Running backs returned to prominence for the top dozen and even though the wideouts outscored them eventually, the difference was smaller. Notable too is how quickly running back value declined through their top 20. Waiting on the position meant missing on more points than waiting on the wide receivers. The two positions are closely related since they are likely the only ones that you must start multiple players.

We’ll see what the trend does this season. But waiting on running backs is more costly now that in the last five years. We’re rightfully seeing running-back heavy drafting in the first few rounds.

And those earlier, more valuable running backs are catching more passes than ever – maybe some of those that the wide receivers now lack.

What does the decline in passing mean to my fantasy team?

While passing may have peaked in 2015 and continued with even more decline in 2017, quarterbacks still play a big role in your fantasy scoring.

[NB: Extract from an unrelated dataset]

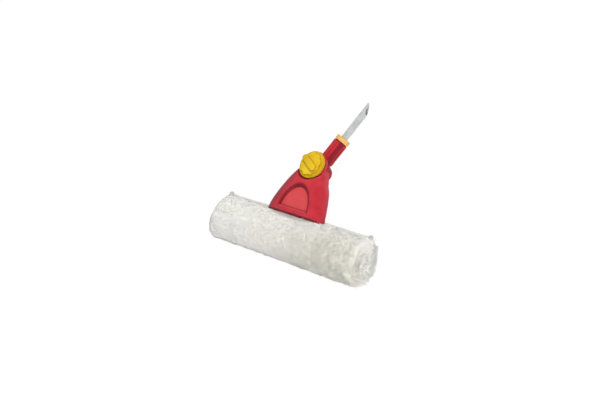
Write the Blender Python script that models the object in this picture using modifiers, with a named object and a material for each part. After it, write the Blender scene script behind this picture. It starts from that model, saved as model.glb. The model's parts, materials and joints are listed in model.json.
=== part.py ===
"""Head of a window washer, at its real size in metres, lying on its back with +Z up.

X runs along the crossbar, +Y points from the crossbar to the tang, and +Z is the holder's front.
The origin lies under the middle of the crossbar, on the surface that the tool rests on.
The holder is two shells screwed together round a hollow crossbar, which a fleece sleeve covers.
A fluted socket with a steel tang swivels in the holder's neck, and a knob on a fixed bolt clamps it.
"""

import math

import bmesh
import bpy
from mathutils import Vector

# Clearances
SEAT_GAP = 0.0003
PARTING_GAP = 0.0003
SWING_GAP = 0.0005
HUB_GAP = 0.0004
FABRIC_GAP = 0.0004
OVERRUN = 0.003

# Crossbar, a hollow flattened tube
BAR_LENGTH = 0.232
BAR_DEPTH = 0.028
BAR_THICKNESS = 0.015
BAR_WALL = 0.0018
WATER_SLOT_LENGTH = 0.014
WATER_SLOT_WIDTH = 0.0045
WATER_SLOT_PITCH = 0.021
WATER_SLOT_START = 0.058
WATER_SLOT_COUNT = 3

# End caps of the crossbar
CAP_PLUG_LENGTH = 0.010
CAP_FLANGE = 0.0025
CAP_ROUND = 0.0010

# Fleece sleeve, measured from the axis of the crossbar
SLEEVE_OVERHANG = 0.010
SLEEVE_LOW = 0.0305
SLEEVE_HIGH = 0.0312
SLEEVE_HALF_THICKNESS = 0.0205
SLEEVE_REST_DEPTH = 0.0180
SLEEVE_END_ROUND = 0.009
SLEEVE_TOP_TAPER_SHARE = 0.16

# Woven hem tapes along the sleeve's upper edge
HEM_LOW = 0.0235
HEM_HIGH = 0.0330
HEM_THICKNESS = 0.0020
HEM_TAB_RADIUS = 0.0049

# Press-studs in the hems
STUD_INSET = 0.0058
STUD_REACH = 0.0310
STUD_CAP_RADIUS = 0.0034
STUD_CAP_HEIGHT = 0.0016
STUD_BODY_RADIUS = 0.0026
STUD_BALL_RADIUS = 0.0012
STUD_POST_RADIUS = 0.0009
STUD_POCKET_RADIUS = 0.0044

# Holder, a domed fan from the crossbar to the neck
FAN_HALF_WIDTH = 0.0445
FAN_LIP = 0.0288
FAN_LIP_SLOPE = 0.0015
FAN_WALL = 0.0024
FAN_PARTING = 0.0040
FAN_EDGE = 0.0066
FAN_CROWN = 0.0200
FAN_BACK = 0.0088
CRADLE_WALL = 0.0026
RECESS_HALF_WIDTH = 0.0244
RECESS_BASE = 0.0335
RECESS_HEIGHT = 0.0340
RECESS_DEPTH = 0.0028
RECESS_SIDE_SLOPE = 0.0016
RECESS_TOP_SLOPE = 0.0034
RECESS_BACKING = 0.0024

# Neck of the holder and its pivot
PIVOT_REACH = 0.096
EAR_RADIUS = 0.0195
EAR_FACE = 0.0142
REAR_EAR_RADIUS = 0.0102
EAR_BACK = 0.0152
SEAT_RADIUS = 0.0215
BOSS_RADIUS = 0.0084
PEG_RADIUS = 0.0020
PEG_SPACING = 0.026

# Screws that close the holder
SCREW_PLACES = ((0.034, 0.0225), (0.026, 0.047), (0.015, 0.0715))
SCREW_BOSS_RADIUS = 0.0050
SCREW_SHANK_RADIUS = 0.0013
SCREW_HEAD_RADIUS = 0.0028
SCREW_HEAD_HEIGHT = 0.0019
SCREW_FLOOR = 0.0036
SCREW_REACH = 0.0085

# Swivel socket, its hub and its flutes
SWIVEL_REST_DEG = -18.5
SWIVEL_HALF_RANGE_DEG = 60.0
HUB_RADIUS = 0.0120
HUB_FRONT = 0.0093
TUBE_RADIUS = 0.0097
TUBE_NECK_RADIUS = 0.0086
TUBE_LENGTH = 0.045
FLUTE_COUNT = 10
FLUTE_DEPTH = 0.0011
FLUTE_START = 0.0185
FLUTE_END = 0.0415
FLUTE_RUNOUT = 0.0020
SPIGOT_RADIUS = 0.0076
SPIGOT_LENGTH = 0.0048

# Toothed rings between the hub and the front ear
TEETH = 24
TOOTH_HEIGHT = 0.0009
TOOTH_INNER = 0.0062
TOOTH_OUTER = 0.0113

# Collar ring
COLLAR_RADIUS = 0.0099
COLLAR_END_WALL = 0.0016
COLLAR_ROUND = 0.0012

# Steel tang, a flattened tube cut off at a slant
TANG_WIDTH = 0.0104
TANG_THICKNESS = 0.0070
TANG_WALL = 0.0012
TANG_START = 0.022
TANG_END = 0.107
TANG_SLANT = 0.017
TANG_SEAM = 0.0006
TANG_SHOULDER = 0.0004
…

Top 12 Fantasy Quarterbacks – 2015 vs. 2017

Those two years have a remarkable similarity which continues out through all the starters. The difference between the top two or three and the rest of the starters is always notable. And then the decline from one quarterback to the next remains minimal. And that’s true for any year.

While scoring may have declined, the top three always yield a distinct benefit. How that translates into your league depends on how much their scoring is higher than the rest of the positions. You likely start just one and rarely lose much waiting to grab one. And that’s assuming you can correctly predict what each player will produce and that they are not injured.

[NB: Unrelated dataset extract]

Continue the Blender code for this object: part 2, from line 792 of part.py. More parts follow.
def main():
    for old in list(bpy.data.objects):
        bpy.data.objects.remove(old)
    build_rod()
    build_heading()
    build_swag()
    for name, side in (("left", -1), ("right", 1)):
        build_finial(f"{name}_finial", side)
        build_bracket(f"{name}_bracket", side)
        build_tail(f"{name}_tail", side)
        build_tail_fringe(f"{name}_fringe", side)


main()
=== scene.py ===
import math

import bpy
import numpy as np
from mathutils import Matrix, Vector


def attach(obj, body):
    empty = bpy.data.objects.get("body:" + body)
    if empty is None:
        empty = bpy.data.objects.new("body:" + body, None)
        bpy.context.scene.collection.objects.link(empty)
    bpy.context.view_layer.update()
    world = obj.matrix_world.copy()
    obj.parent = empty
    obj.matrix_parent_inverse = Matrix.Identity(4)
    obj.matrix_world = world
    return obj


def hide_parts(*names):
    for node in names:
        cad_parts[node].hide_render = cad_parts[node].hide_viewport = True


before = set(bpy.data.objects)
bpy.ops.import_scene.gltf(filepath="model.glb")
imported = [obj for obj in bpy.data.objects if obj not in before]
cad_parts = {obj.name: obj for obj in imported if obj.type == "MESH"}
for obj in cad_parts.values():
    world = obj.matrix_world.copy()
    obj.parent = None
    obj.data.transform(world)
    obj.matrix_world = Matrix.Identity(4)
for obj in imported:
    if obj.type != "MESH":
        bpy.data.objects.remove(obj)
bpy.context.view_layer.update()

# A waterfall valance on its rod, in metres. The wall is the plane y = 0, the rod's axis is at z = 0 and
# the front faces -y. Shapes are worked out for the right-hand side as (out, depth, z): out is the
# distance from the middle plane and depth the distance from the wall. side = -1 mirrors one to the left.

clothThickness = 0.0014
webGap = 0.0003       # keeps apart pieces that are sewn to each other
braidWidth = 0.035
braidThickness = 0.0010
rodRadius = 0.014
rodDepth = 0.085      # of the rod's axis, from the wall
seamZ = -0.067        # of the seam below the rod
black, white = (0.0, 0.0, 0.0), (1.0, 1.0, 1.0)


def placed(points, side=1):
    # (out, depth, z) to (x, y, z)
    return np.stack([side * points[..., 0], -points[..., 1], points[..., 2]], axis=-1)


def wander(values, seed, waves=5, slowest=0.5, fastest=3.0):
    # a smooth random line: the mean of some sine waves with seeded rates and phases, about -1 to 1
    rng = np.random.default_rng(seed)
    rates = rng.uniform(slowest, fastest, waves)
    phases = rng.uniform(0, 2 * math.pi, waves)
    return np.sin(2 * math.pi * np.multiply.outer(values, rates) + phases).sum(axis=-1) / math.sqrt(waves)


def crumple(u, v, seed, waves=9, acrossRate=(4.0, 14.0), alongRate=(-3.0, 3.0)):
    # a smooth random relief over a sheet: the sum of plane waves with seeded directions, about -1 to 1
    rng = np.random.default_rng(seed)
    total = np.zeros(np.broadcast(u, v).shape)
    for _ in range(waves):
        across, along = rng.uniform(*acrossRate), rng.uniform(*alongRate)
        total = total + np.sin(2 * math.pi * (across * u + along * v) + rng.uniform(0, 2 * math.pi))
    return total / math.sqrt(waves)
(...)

Unless quarterbacks are awarded high yardage points and six point touchdowns, there just isn’t the bang for the buck by grabbing an early starter because running backs, wide receivers, and tight ends all decline far faster than quarterbacks. And again – you just need one to start.

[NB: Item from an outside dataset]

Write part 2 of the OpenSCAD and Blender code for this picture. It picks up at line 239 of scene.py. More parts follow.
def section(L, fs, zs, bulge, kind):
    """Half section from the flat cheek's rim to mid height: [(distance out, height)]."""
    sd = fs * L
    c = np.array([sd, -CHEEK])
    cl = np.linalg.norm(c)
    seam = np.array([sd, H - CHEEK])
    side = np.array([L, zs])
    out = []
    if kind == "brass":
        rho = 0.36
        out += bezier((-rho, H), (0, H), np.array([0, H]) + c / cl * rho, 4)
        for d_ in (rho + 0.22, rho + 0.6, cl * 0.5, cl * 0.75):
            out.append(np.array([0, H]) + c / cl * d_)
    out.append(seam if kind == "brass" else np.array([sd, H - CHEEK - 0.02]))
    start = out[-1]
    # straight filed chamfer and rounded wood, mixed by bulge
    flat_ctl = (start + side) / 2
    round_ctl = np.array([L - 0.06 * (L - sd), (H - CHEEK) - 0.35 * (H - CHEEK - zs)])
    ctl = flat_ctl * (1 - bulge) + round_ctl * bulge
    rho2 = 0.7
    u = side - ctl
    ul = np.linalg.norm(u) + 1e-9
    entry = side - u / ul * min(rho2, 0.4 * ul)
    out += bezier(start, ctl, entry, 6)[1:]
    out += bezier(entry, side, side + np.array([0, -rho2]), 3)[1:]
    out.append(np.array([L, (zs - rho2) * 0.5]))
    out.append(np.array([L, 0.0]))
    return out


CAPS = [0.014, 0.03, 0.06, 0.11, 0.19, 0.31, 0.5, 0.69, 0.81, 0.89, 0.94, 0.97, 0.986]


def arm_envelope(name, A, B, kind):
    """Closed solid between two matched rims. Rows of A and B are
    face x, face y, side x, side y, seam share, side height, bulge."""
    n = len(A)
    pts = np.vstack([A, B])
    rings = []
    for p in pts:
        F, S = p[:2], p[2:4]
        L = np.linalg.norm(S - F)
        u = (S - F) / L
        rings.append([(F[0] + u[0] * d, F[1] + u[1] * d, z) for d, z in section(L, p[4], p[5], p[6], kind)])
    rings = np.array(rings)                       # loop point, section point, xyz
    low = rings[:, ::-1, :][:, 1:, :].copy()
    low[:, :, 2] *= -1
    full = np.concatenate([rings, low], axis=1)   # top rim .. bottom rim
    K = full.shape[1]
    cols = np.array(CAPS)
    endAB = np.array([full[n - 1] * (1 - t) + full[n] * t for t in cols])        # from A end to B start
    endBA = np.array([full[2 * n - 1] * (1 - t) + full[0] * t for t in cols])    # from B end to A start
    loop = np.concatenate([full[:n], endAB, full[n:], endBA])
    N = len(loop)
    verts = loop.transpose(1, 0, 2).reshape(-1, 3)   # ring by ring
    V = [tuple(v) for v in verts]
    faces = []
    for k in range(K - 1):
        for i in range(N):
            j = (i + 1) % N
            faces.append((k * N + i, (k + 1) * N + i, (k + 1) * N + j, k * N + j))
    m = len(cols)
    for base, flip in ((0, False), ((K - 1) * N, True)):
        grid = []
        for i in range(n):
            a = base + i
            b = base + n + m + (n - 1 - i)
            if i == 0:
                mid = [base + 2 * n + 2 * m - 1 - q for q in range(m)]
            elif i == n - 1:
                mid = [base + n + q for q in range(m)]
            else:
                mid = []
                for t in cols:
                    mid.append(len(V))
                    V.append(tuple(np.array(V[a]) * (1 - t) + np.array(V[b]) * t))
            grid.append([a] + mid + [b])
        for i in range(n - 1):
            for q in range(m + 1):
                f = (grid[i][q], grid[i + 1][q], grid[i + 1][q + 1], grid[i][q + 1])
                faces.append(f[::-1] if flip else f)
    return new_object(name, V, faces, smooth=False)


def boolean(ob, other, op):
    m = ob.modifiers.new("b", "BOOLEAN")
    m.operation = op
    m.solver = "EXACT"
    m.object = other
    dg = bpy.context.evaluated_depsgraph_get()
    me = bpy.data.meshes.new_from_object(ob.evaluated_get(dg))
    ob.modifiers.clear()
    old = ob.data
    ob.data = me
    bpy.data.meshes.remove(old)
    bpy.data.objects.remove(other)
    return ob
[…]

Quarterbacks – rushing vs. passing

Rushing yards have never been higher for quarterbacks. That is less notable since they should be valued according to their projected fantasy points regardless of how they are accrued.

Those elite fantasy quarterbacks that don’t rush much – Tom Brady, Matthew Stafford, Philip Rivers, Ben Roethlisberger,  and Drew Brees – are all over 36 years old except for Stafford (30). The older stars play in the pocket.

Russell Wilson, Cam Newton, Carson Wentz, Deshaun Watson and Dak Prescott were top fantasy starters with over 300 rushing yards (or at least a pace for that) and were all under 30 years old last season. The next wave of quarterbacks likes to run.

Alex Smith ran for 355 yards last year. He’s 34 years old and oddly rushed far more in his last five years than his first seven. Aaron Rodgers was lost for 2017 but ran for over 300 yards in the previous two years. The “pocket quarterback” that has elite fantasy success is getting rarer.

New quarterbacks are not all runners. Mitchell Trubisky and Patrick Mahomes rushed in college though that is not their calling cards. Jared Goff, Sam Darnold, Josh Rosen and Mason Rudolph rarely rushed the ball. How that impacts their career in the new NFL will be interesting to see. Baker Mayfield and Lamar Jackson have no problem taking off on a scramble.

Should a decline in big games change how I draft?


It is true that a decline in points scored by any position only “moves their graph line lower” and doesn’t change how they relate to each other. More important is how positions compare to each other. With every pick you make, which one helps you build the optimal team?

Having players that turn in big games is critical for winning fantasy matchups. Having a deep, solid team sounds great but take a look at the past champions in your league and you’ll see those teams had one or more of the hot players that were turning in many high-point games.

Using The Huddle Expert League results from 2015 (the high point of scoring) and 2017, consider how often the top players exceeded the listed thresholds for fantasy points in a standard performance scoring with a reception point.

2017 2015
Top 12 QB
Games > 25 pts 57 65
RB games > 20 pts
Top 24 113 91
Top 12 79 60
WR games > 20 pts
Top 24 104 137
Top 12 66 88

Those top-12 quarterbacks witnessed a decline in big games but only about 12%. Over the course of a season, the difference is not that significant. No need to change how you draft them.

Running backs increased from their 2015 levels for both the Top 12 and the Top 24. That was a 20% gain for the Top 24 and a 25% gain for the Top 12. Once again – getting a top 24 running back has not been so advantageous in many years.

Wide receivers declined. There was a 25% drop in both the Top 12 and Top 24. More notable, in 2015, the Top 24 wideouts turned in 137 big games while the running backs only managed 91. That’s a difference of 46 more big games by wideouts (33%).

Last year, it was 113 big games by the running backs and only 104 by the wide receivers. The running backs scored about 10% more big games than the wideouts. That a difference of nine more big games by the running backs and a swing of 55 big games between 2015 and 2017. That is a major shift in a short timeframe.

Once again – running backs are turning in more big games even if their rushing stats are in decline. And they once again carry better fantasy value through the top-24 players.

There are fundamental changes in the NFL with how they use their players and how successful they are. We are only two years removed from a peak, but the decline in certain kinds of production is more rapid than the ascent. There is a lot of information here to digest and this is more about understanding the fantasy positions. And less about specifics like recommending Jimmy Graham, Jay Ajayi or Will Fuller (though I do).

This will be a critical year. There are the improved catch rule and a renewed attempt to get the helmet out of the tackling process. Both will have some impact on the NFL and fantasy football. But not nearly as much as the change in how offenses are using players. We’ll see where the changes lead to next.